Primary economic indicators are all down, the Central Bank said yesterday in its quarterly monetary policy announcement, as growth has slackened and inflation remains “sluggish” because of weak domestic demand.
After a bump in economic activity late last year and into the first half of 2018, spurred by BPTT’s Juniper and other energy projects coming on stream, growth has slowed, the bank said.
Following a “positive out turn in the first half of 2018,” the bank said production indicators in the third quarter showed declines. The year-on-year increase in natural gas production waned and several natural gas facilities shut down for maintenance within that three-month period. Crude oil production slipped and methanol output was also down because of repair work to plants.
The bank also said that preliminary non-energy indicators were also lower in the third quarter for 2018 compared to the same period last year, particularly construction and distribution.
Inflation remained steady and low at just one per cent, compared to the same period last year, with food prices contracting and core inflation (minus food) holding steady. While prices for certain fresh vegetables increased because of the late October/November floods, these were offset by lower prices for dried veggies, fruits and meat. The $1 per litre increase in super gasoline from October caused only a small rise in general transportation costs to date, the bank said. “Throughout 2018 domestic inflationary impulses have been very muted in the context of sluggish demand,” the bank said.
The bank’s decision to raise interest rates in June to mitigate widening negative differentials between TT and US-denominated treasury bonds also appears to have not had the desired effect, as the bank said in its monetary policy announcement yesterday that the gap is increasing.
The interest rate differential in June was -74 basis points but that has increased to -89 to -112 basis points (one basis point is equal to 0.01 per cent), meaning the rate of return for TT treasury bonds is even less attractive compared to US treasury bonds. The widening gap could lead to local investors preferring to invest in the foreign bond market versus the local. Just last month, the US Federal Reserve raised its interest rates, from a range of 2.0 to 2.25 per cent to 2.25 to 2.5 per cent. The Central Bank raised the repo rate in June in a bid to narrow the differential and make TT treasury bonds more attractive, but prevailing “sluggish” economic conditions have led them to hold rates steady despite rising US interest rates.
Since the repo rate is effectively the interest rate commercial banks pay the Central Bank for storing excess funds overnight, any repo rate increase almost always results in commercial lending rates going up. Less than a month after the repo rate announcement, commercial banks started increasing their lending rates. The bank added that available information to September 2018 showed a slight narrowing in commercial bank interest spreads (difference between lending and borrowing rates) since the repo rate increase. Consumer lending did increase 7.1 per cent year-on-year in October, but lending to businesses contracted by 1.3 per cent, reversing a trend from the start of the year.

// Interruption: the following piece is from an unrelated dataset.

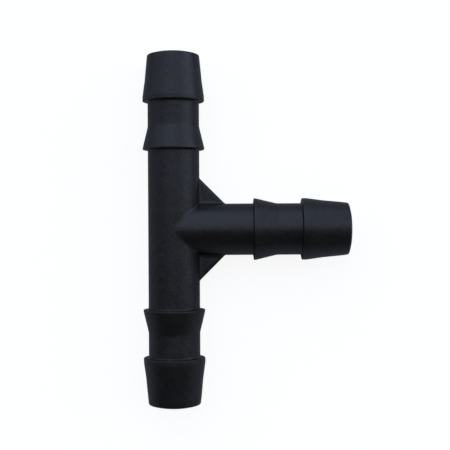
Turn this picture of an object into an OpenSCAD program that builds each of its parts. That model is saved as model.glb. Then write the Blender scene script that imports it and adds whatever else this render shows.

“The Monetary Policy Committee (MPC) considered carefully the implications of international financial developments and prospects for Trinidad and Tobago’s external balances. At the same time, it noted that the domestic growth momentum appeared to have slackened in the third quarter while inflation remained very low,” the bank said. The next monetary policy announcement is expected at the end of March next year.
The monetary policy announcement indicates that the economy continues to be in a troubled state and raises much more questions, said senior economist and head of the UWI Department of Economics, Dr Roger Hosein.
Hosein had three main takeaways from the report. “When will we learn that volatility in the energy sector slows down the economy as a whole? We need to establish a block of interventions that promotes the non-energy export sector in particular to benefit from sustainable long term economic growth,” he said. Regarding inflation, he added that while the rate may be low, there are other aspects of the economy that require attention, including rising unemployment, rising external debt, the “disturbingly high” murder rate and worsening trends in ease of doing business and other rankings. The high proportion of government expenditure towards transfers and subsidies has to be more prudently managed, he said.
While 2018 was not the best year in our post-independence growth performance, it was important because the economy returned to real gross domestic product growth after several years of negative, he said. But, he said, “The economy is dragging along and the state will have to find novel ways to revitalise it moving forward since the same strategies aren’t working. Repeatedly (advisers) have encouraged the state to move away from a narrow focus on gas-led growth to a broader based, sounder platform that is more sustainable. There are flashes of such efforts here and there and certainly the removal of the fuel subsidy is a sign of a government willing and able to make changes.”